● **Information provided**
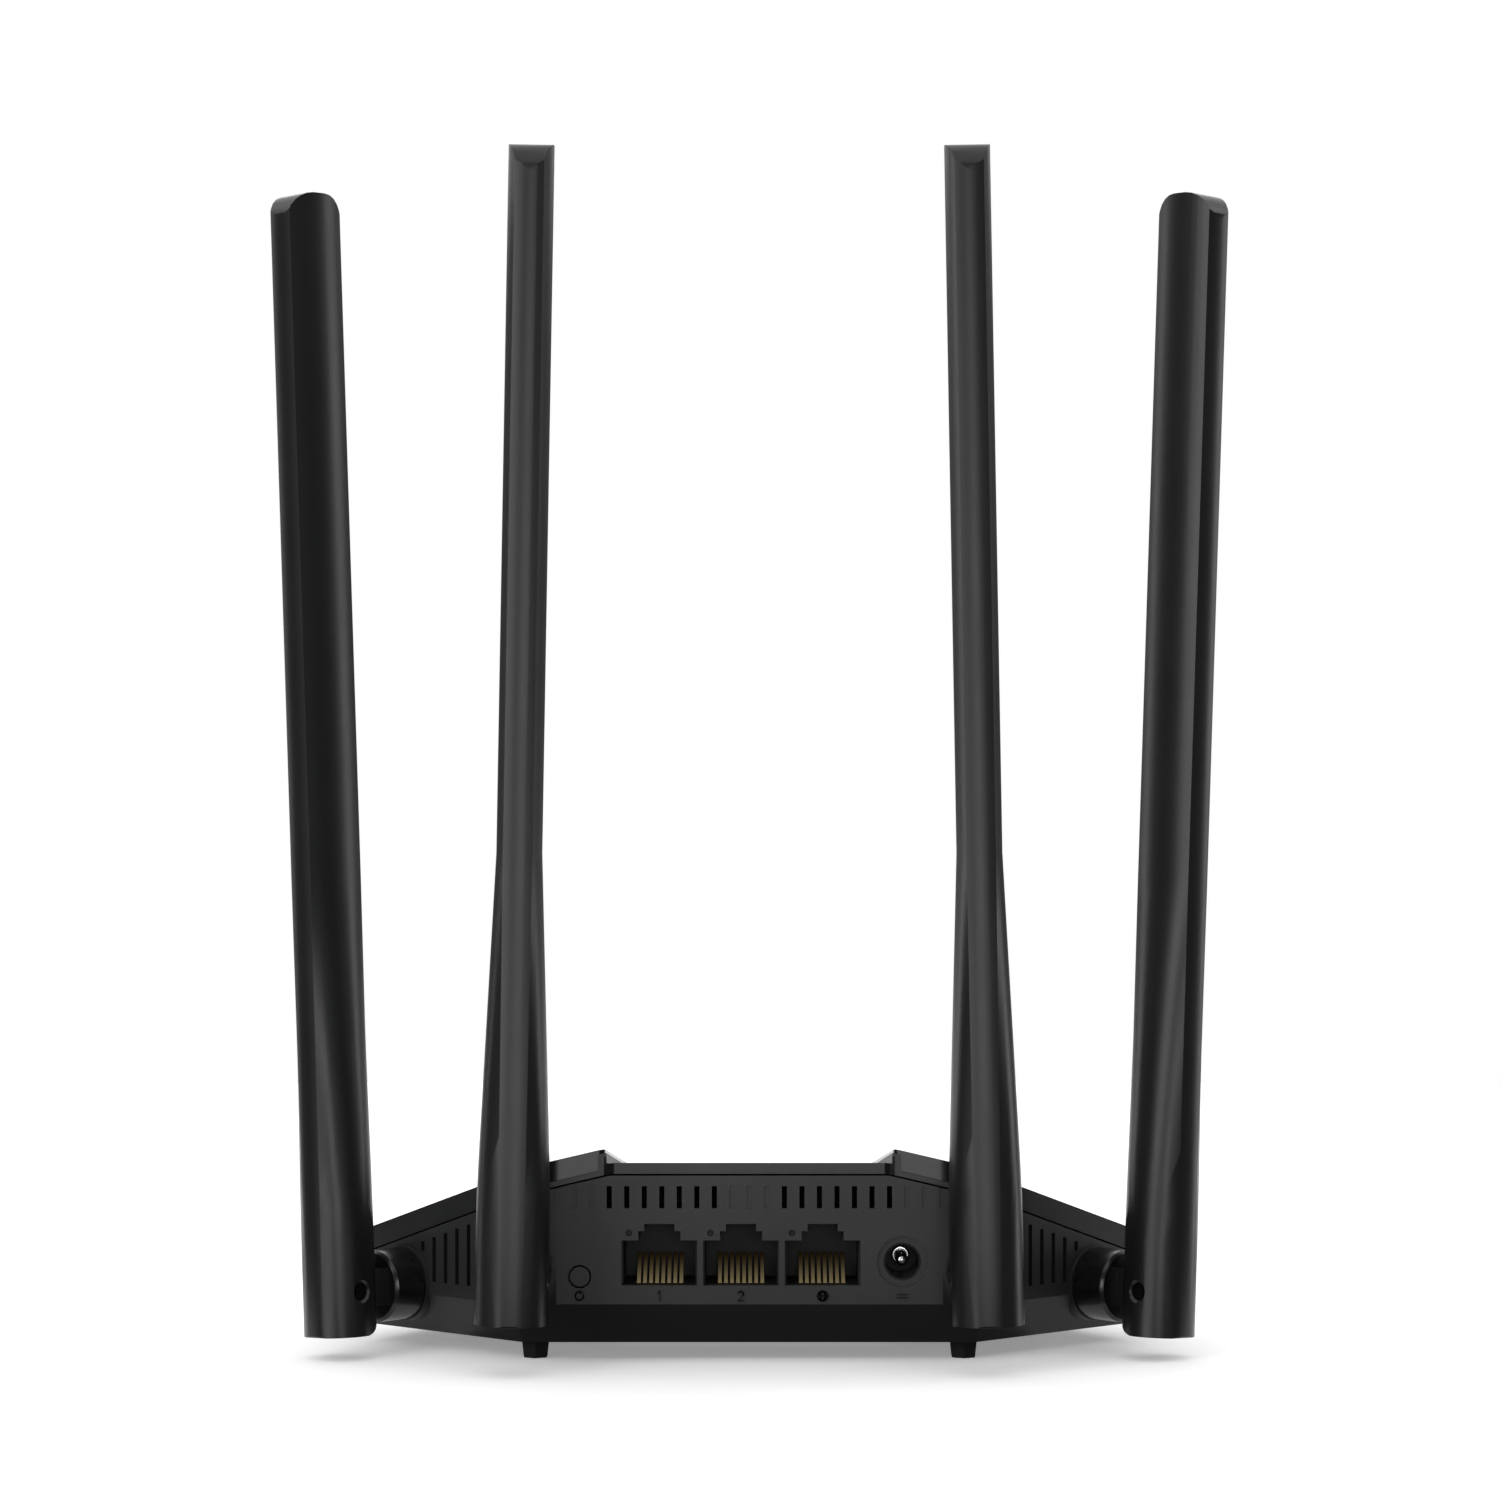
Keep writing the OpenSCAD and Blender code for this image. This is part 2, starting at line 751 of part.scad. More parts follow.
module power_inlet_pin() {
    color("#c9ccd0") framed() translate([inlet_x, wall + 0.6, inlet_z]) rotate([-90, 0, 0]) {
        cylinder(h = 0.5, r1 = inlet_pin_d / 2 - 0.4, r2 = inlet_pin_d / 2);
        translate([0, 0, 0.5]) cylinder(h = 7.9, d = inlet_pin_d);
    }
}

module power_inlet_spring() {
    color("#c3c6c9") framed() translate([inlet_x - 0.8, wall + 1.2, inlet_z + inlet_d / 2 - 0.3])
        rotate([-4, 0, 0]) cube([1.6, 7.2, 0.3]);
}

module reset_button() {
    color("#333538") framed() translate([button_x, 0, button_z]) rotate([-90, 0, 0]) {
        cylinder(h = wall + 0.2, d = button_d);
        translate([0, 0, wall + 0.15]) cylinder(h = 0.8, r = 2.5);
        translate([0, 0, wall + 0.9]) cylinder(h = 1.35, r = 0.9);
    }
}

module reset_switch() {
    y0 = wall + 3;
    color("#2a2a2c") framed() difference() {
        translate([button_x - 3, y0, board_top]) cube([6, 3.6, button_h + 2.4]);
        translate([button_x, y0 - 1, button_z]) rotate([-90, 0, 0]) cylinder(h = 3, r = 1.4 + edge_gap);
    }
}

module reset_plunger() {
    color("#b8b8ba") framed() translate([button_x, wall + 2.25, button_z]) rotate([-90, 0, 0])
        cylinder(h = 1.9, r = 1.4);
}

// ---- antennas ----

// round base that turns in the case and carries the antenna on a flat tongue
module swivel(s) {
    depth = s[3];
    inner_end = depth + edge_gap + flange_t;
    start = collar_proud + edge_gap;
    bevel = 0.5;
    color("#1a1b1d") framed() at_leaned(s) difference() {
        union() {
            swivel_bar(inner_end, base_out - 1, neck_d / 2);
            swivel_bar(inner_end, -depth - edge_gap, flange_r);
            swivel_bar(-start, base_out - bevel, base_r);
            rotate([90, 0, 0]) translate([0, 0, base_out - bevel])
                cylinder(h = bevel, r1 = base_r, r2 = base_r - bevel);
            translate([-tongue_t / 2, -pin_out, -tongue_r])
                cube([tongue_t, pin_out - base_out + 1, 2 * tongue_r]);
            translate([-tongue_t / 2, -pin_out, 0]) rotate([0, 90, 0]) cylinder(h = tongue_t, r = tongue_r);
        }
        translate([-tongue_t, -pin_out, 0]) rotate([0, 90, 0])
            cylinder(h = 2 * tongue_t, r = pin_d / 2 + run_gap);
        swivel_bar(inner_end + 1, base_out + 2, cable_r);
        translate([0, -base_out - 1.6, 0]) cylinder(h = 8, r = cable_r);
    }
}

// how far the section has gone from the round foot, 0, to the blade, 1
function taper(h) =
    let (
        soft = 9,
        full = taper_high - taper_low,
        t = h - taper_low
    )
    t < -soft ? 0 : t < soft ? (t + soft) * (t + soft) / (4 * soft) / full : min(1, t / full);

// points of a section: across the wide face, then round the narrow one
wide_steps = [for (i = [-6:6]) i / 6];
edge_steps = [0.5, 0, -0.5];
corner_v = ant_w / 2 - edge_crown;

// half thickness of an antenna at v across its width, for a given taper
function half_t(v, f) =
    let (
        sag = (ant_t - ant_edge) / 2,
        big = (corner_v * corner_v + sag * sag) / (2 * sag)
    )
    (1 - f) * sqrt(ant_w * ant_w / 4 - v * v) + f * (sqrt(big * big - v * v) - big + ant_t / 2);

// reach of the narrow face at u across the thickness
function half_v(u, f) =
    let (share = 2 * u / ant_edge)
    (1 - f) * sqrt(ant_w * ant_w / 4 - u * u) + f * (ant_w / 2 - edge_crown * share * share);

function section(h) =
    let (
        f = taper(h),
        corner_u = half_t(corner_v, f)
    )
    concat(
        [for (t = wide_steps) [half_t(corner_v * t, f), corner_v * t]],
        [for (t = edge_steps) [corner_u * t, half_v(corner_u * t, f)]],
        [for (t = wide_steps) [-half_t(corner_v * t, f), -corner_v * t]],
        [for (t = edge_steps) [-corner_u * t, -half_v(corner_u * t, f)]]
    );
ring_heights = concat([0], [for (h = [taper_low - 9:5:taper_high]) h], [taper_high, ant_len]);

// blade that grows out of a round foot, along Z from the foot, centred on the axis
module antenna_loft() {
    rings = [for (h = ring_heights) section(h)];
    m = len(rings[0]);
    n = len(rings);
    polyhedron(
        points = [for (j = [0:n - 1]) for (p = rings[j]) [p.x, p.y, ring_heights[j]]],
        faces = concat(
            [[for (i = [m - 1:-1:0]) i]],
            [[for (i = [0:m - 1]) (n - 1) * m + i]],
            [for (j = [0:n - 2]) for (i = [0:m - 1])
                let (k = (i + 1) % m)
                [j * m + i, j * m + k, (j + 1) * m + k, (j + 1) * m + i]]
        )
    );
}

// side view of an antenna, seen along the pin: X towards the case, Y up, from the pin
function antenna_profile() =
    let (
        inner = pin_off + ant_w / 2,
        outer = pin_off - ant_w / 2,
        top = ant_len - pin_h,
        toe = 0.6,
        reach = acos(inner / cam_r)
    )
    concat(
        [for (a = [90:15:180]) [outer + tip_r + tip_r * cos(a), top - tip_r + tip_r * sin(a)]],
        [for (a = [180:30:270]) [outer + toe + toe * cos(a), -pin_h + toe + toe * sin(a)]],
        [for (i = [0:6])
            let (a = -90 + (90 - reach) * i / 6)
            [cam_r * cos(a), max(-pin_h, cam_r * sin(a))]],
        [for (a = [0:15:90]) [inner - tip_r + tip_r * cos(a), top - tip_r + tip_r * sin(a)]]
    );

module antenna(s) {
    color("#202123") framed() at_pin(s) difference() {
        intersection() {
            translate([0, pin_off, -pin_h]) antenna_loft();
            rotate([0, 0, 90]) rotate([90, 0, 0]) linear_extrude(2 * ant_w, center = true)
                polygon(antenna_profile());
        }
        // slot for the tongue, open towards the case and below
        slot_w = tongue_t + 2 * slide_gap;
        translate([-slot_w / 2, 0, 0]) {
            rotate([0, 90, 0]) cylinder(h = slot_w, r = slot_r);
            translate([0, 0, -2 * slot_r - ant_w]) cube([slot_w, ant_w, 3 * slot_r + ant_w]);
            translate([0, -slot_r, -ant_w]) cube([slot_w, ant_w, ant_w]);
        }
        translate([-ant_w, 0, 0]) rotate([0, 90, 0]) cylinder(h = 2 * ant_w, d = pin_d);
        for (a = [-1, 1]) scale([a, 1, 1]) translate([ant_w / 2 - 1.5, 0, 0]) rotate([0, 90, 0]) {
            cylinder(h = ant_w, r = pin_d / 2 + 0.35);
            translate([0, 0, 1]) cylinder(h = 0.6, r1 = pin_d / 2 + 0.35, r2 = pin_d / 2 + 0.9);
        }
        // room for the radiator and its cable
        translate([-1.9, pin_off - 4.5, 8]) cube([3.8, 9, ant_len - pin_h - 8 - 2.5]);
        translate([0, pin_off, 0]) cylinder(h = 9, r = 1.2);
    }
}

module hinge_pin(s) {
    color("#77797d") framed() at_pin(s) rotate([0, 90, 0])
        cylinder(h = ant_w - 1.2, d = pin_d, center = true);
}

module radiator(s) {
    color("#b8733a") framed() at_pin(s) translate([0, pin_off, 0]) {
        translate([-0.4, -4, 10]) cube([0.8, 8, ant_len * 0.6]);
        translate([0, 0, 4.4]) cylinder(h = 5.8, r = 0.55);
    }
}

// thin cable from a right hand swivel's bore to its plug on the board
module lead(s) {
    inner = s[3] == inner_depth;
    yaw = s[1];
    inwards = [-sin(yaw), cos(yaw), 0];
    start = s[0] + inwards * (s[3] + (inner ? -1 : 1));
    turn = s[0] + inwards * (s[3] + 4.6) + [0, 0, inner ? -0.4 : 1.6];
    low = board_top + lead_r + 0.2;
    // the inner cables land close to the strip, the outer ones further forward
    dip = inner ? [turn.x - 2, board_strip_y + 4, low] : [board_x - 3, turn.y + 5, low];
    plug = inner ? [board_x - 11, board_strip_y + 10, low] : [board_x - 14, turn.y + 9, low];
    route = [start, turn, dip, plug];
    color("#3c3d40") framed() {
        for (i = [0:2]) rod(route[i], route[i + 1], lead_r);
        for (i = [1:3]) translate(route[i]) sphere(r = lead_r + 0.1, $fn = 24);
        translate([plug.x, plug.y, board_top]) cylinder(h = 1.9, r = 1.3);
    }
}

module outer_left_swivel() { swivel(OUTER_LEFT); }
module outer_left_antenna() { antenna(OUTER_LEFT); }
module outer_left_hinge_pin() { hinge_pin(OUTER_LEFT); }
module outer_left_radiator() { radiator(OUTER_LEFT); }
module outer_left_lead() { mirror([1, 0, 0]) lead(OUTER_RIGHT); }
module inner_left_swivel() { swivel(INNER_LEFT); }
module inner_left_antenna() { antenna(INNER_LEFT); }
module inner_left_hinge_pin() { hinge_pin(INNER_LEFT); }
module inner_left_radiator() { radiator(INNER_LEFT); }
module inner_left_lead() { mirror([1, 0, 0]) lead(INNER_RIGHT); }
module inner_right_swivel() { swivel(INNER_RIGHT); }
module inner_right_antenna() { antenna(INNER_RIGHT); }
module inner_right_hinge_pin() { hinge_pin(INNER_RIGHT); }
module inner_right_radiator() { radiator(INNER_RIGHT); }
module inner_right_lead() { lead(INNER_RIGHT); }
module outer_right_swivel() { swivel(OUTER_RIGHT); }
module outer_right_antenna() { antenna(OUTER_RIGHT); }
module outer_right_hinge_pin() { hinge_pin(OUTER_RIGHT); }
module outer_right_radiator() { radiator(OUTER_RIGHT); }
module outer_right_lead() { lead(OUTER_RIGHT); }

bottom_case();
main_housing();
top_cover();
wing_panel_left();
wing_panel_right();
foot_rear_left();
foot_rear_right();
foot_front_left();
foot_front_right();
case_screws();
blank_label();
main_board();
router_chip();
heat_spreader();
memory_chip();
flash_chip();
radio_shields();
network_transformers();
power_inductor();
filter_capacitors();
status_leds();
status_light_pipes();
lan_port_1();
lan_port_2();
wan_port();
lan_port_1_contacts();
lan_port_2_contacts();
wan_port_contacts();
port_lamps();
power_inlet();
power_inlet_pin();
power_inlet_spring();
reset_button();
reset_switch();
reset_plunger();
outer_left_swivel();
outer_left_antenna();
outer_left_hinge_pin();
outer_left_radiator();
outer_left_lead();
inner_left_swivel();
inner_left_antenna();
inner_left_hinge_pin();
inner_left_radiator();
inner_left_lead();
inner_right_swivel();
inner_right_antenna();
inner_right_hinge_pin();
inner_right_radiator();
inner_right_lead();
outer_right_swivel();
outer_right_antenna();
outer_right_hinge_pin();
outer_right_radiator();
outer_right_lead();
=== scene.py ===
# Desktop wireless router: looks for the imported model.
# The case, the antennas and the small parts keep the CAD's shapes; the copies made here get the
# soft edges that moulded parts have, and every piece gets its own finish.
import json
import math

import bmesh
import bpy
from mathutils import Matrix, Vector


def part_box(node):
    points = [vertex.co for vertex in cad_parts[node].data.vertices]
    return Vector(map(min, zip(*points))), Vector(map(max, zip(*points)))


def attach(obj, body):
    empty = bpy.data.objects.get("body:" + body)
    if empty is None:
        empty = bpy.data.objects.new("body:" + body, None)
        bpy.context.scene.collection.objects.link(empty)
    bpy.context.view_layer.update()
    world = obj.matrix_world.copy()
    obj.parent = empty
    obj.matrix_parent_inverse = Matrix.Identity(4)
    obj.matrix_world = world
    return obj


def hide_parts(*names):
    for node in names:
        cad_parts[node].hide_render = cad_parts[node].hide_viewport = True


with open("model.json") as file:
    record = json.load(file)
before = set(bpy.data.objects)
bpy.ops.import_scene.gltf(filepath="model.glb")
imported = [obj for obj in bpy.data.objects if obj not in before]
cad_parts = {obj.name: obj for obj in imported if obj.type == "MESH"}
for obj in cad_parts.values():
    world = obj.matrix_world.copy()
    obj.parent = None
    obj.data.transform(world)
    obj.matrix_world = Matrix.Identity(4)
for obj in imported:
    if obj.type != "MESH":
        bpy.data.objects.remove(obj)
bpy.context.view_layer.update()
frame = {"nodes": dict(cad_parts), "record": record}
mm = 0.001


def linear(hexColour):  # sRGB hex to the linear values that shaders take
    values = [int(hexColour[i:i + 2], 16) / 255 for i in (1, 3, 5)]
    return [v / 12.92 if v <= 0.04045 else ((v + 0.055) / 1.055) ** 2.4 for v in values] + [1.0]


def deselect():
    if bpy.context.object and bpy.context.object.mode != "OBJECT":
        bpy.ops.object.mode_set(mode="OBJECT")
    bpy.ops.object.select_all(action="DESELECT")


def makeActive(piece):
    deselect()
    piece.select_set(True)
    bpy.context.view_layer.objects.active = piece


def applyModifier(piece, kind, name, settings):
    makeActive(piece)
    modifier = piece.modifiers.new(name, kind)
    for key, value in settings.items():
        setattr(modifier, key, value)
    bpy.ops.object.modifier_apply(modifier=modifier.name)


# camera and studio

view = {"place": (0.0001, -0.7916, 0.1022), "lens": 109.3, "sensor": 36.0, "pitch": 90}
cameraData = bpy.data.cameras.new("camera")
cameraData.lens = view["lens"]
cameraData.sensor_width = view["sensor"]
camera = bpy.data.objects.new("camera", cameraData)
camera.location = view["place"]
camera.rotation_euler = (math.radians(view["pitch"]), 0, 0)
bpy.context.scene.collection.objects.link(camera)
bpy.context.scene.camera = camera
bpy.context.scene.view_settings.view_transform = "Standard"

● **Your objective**
Quote only the lines running from the line that holds "wan_port();" to the line that holds "points = [vertex.co", both ends included.

● **Solution to the exercise**
wan_port();
lan_port_1_contacts();
lan_port_2_contacts();
wan_port_contacts();
port_lamps();
power_inlet();
power_inlet_pin();
power_inlet_spring();
reset_button();
reset_switch();
reset_plunger();
outer_left_swivel();
outer_left_antenna();
outer_left_hinge_pin();
outer_left_radiator();
outer_left_lead();
inner_left_swivel();
inner_left_antenna();
inner_left_hinge_pin();
inner_left_radiator();
inner_left_lead();
inner_right_swivel();
inner_right_antenna();
inner_right_hinge_pin();
inner_right_radiator();
inner_right_lead();
outer_right_swivel();
outer_right_antenna();
outer_right_hinge_pin();
outer_right_radiator();
outer_right_lead();
=== scene.py ===
# Desktop wireless router: looks for the imported model.
# The case, the antennas and the small parts keep the CAD's shapes; the copies made here get the
# soft edges that moulded parts have, and every piece gets its own finish.
import json
import math

import bmesh
import bpy
from mathutils import Matrix, Vector


def part_box(node):
    points = [vertex.co for vertex in cad_parts[node].data.vertices]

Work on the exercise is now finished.